Jakarta, Portonews.com – Pemerintahan Presiden Joko Widodo kembali memicu kontroversi setelah memutuskan untuk membuka kembali ekspor pasir laut setelah 20 tahun dilarang. Kebijakan tersebut ditegaskan melalui Peraturan Menteri Perdagangan (Permendag) Nomor 20 Tahun 2024 yang ditandatangani oleh Menteri Perdagangan Zulkifli Hasan. Keputusan ini semakin memperpanjang daftar kebijakan yang dinilai lebih menguntungkan segelintir elite pengusaha dan oligarki, dengan mengorbankan kelestarian lingkungan.
Langkah pemerintah tersebut terwujud dalam dua regulasi yang saling terkait, yaitu Permendag Nomor 20 Tahun 2024 yang mengubah Permendag Nomor 22 Tahun 2023 tentang barang-barang yang dilarang untuk diekspor, serta Permendag Nomor 21 Tahun 2024 yang mengatur kebijakan dan tata cara ekspor.
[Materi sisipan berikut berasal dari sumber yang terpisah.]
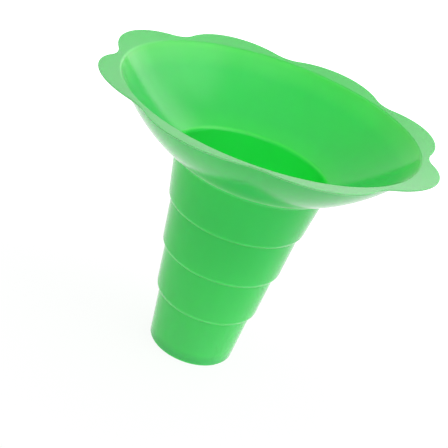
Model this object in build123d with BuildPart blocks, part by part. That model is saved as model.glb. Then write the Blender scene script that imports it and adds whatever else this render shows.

Meski pemerintah berdalih bahwa kebijakan ini sejalan dengan Peraturan Pemerintah Nomor 26 Tahun 2023 (PP 26/2023) tentang Pengelolaan Hasil Sedimentasi di Laut, beberapa pihak menuding aturan ini sebagai bentuk “greenwashing.”
Afdillah, perwakilan Greenpeace Indonesia, menyampaikan kritik tajam terhadap peraturan ini. “Dari awal kami sudah curiga bahwasannya peraturan ini adalah upaya tipu-tipu pemerintah untuk menyelubungi upaya mereka mengekspor pasir ke luar negeri,” tegasnya. Ia menambahkan bahwa penambangan pasir laut berpotensi merusak ekosistem laut, mengganggu keanekaragaman hayati, memperparah abrasi pantai, dan memicu bencana banjir rob.
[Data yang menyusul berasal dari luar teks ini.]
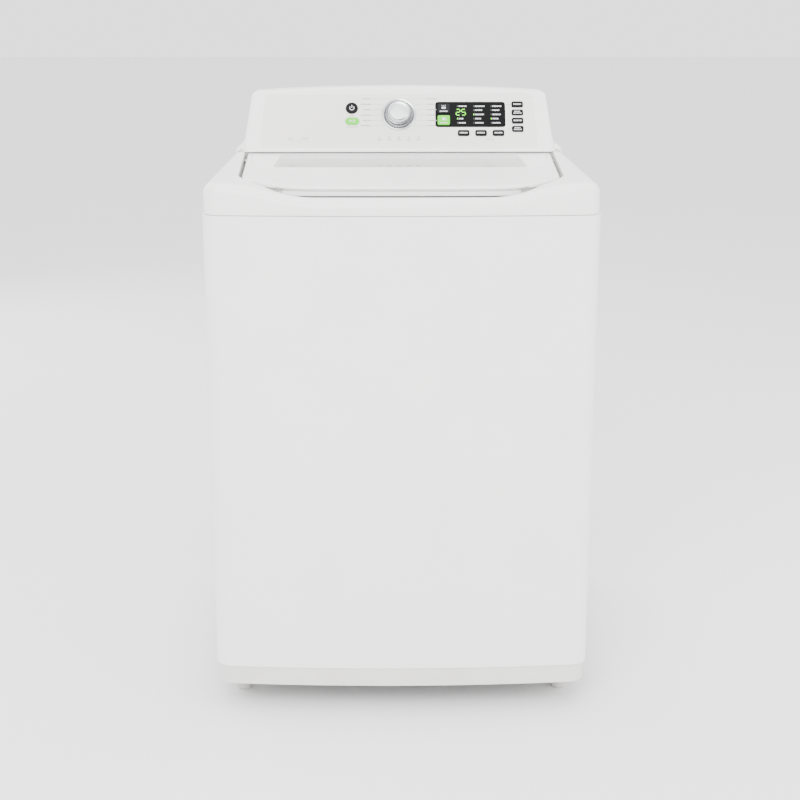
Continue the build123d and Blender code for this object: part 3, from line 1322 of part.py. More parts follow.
with BuildPart() as drive_pulley:
    with BuildSketch(Plane.XY.offset(PULLEY_Z)):
        with Locations((0, TUB_Y)):
            Circle(DRIVE_PULLEY_R)
            with PolarLocations(DRIVE_PULLEY_R * 0.58, SPOKES):
                Circle(DRIVE_PULLEY_R / 4, mode=Mode.SUBTRACT)
            Circle(SHAFT_R, mode=Mode.SUBTRACT)
    extrude(amount=PULLEY_WIDTH)
drive_pulley.part.label = "drive_pulley"
export_step(drive_pulley.part, "parts/drive_pulley.step")

with BuildPart() as drive_belt:
    with BuildSketch(Plane.XY.offset(PULLEY_Z + (PULLEY_WIDTH - BELT_WIDTH) / 2)):
        with Locations((0, TUB_Y)):
            Circle(DRIVE_PULLEY_R + BELT_CLEAR + BELT)
        with Locations((MOTOR_X, TUB_Y)):
            Circle(MOTOR_PULLEY_R + BELT_CLEAR + BELT)
        make_hull()
    extrude(amount=BELT_WIDTH)
    with BuildSketch(Plane.XY.offset(PULLEY_Z + (PULLEY_WIDTH - BELT_WIDTH) / 2)):
        with Locations((0, TUB_Y)):
            Circle(DRIVE_PULLEY_R + BELT_CLEAR)
        with Locations((MOTOR_X, TUB_Y)):
            Circle(MOTOR_PULLEY_R + BELT_CLEAR)
        make_hull()
    extrude(amount=BELT_WIDTH, mode=Mode.SUBTRACT)
drive_belt.part.label = "drive_belt"
export_step(drive_belt.part, "parts/drive_belt.step")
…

Kasus penambangan pasir di Kepulauan Spermonde pada tahun 2020 menjadi bukti nyata dampak buruk dari aktivitas ini. Kapal pengeruk asal Belanda, Queen of the Netherlands, melakukan pengerukan yang menghancurkan wilayah tangkapan nelayan, menyebabkan kerusakan ekosistem lokal dan menurunkan produktivitas nelayan. Situasi ini dipandang oleh banyak pihak sebagai peringatan atas apa yang mungkin akan terjadi jika kebijakan ekspor pasir laut dilanjutkan.
Menurut Afdillah, pembukaan kembali keran ekspor ini juga mengancam stabilitas ekonomi dan sosial masyarakat pesisir. “Penambangan pasir dapat merusak wilayah tangkap nelayan, menurunkan produktivitas, dan dalam jangka panjang dapat menyebabkan kelangkaan pangan,” ujarnya. Lebih lanjut, ia menjelaskan bahwa PP 26/2023 lebih fokus pada mekanisme perizinan dan eksploitasi pasir, daripada benar-benar memberikan solusi pemulihan ekosistem laut.
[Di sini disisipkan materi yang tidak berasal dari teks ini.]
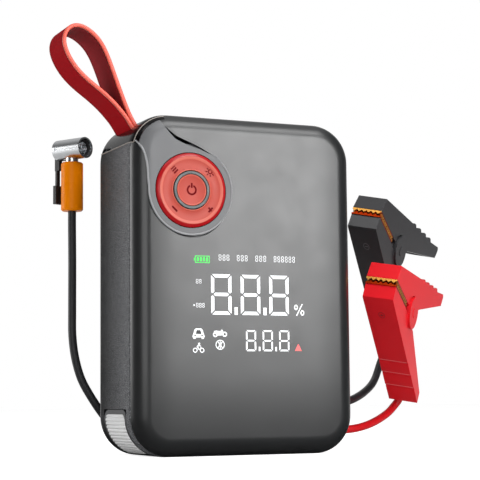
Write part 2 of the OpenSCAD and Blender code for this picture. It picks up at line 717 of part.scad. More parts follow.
module piston_rod() color("#a8adb2") {
  big_z = gear_at[1] - crank_r;
  difference() {
    union() {
      translate([gear_at[0], rod_y[1], big_z]) rotate([90, 0, 0])
        cylinder(r = big_end_r, h = rod_y[1] - rod_y[0]);
      block([gear_at[0] - 2.5, rod_y[0], piston_z + piston_h - 1],
            [gear_at[0] + 2.5, rod_y[1], big_z - crank_pin_r - 0.8]);
    }
    translate([gear_at[0], 1, big_z]) rotate([90, 0, 0]) cylinder(r = crank_pin_r + move_gap, h = 6);
  }
  translate([gear_at[0], cyl_y, piston_z]) cylinder(r = cyl_r - run_gap, h = piston_h, $fn = 72);
}

module gearbox_frame() color("#55585c") difference() {
  union() {
    slab(plate_y[0], plate_y[1]) {
      translate(motor_at) circle(motor_r + 1);
      translate(gear_at) circle(9);
      translate([gear_at[0] - 9, gear_at[1]]) square([18, mesh]);
      translate([gear_at[0] - 8, 40]) square([16, gear_at[1] - 40]);
      translate([motor_at[0] - 21.5, gear_at[1] + 2]) square([44, 7]);
    }
    for (x = [-18.5, 19.5]) translate([motor_at[0] + x, back_y - inner, gear_at[1] + 5.5]) rotate([90, 0, 0])
      cylinder(r = 3, h = back_y - inner - plate_y[1] + 0.5);
  }
  translate([motor_at[0], 0, motor_at[1]]) rotate([90, 0, 0]) cylinder(r = 5 + fit_gap, h = 20);
  translate([gear_at[0], 0, gear_at[1]]) rotate([90, 0, 0]) cylinder(r = shaft_r + run_gap, h = 20);
}

module cylinder_body() color("#b0b4b8") difference() {
  union() {
    translate([gear_at[0], cyl_y, cyl_z[0]]) cylinder(r = cyl_r + cyl_wall, h = cyl_z[1] - cyl_z[0]);
    block([gear_at[0] - 7, plate_y[1], 42], [gear_at[0] + 7, cyl_y - cyl_r - 0.8, 52]);
  }
  translate([gear_at[0], cyl_y, cyl_z[0] - 1]) cylinder(r = cyl_r, h = cyl_z[1] - cyl_z[0] + 2, $fn = 72);
}

head_z = 24.5;
nozzle_y = 12;

module cylinder_head() color("#8f9499") {
  translate([gear_at[0], cyl_y, head_z]) cylinder(r = cyl_r + cyl_wall, h = cyl_z[0] - head_z);
  translate([gear_at[0], nozzle_y, (head_z + cyl_z[0]) / 2]) rotate([90, 0, 0]) cylinder(r = 2, h = 6);
}

tube_run = [[0, 12.15, 27.25], [0, 14, 27.25], [0, 16.5, 26.6], [-3.5, 19, 21.5], [-8.5, 19, 14.5],
            [-12.4, 20.5, 11.5], [-12.8, 24, 11.4]];
tube_line = [for (p = tube_run) p + [motor_at[0], 0, 0]];

module air_tube() color("#2b2b2d") tube(curve(tube_line, 3), 2, 8);

// Air outlet, hose and chuck -------------------------------------------------------------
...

Aksi protes pun bermunculan dari berbagai kelompok masyarakat sipil. Greenpeace Indonesia bersama Walhi Sulawesi Selatan, Green Youth Movement, dan Kodingareng Women Movement melakukan unjuk rasa di kantor Gubernur Sulawesi Selatan. Mereka membawa simbol Monster Oligarki raksasa, sebagai bentuk protes atas reklamasi Makassar New Port yang merusak wilayah laut di Kepulauan Spermonde, terutama di Pulau Kodingareng.
Kelompok-kelompok ini menilai bahwa keputusan pemerintah membuka ekspor pasir laut hanya akan memperburuk krisis ekologis dan ketidakadilan sosial yang sudah ada. Mereka mendesak agar pemerintah segera mencabut peraturan ini dan menghentikan eksploitasi laut yang dianggap semakin merugikan masyarakat pesisir serta mengancam kelestarian lingkungan.
Kritik keras terhadap kebijakan ini terus berdatangan, dengan Afdillah menegaskan, “Sampai hari ini kita belum melihat bagaimana wujud upaya pemulihan lingkungan yang digadang-gadang sebagai tujuan utama dari peraturan tersebut, justru kita disuguhi oleh aturan-aturan yang malah melancarkan proses usaha ekspor pasirnya, bukan pemulihan lingkungannya.”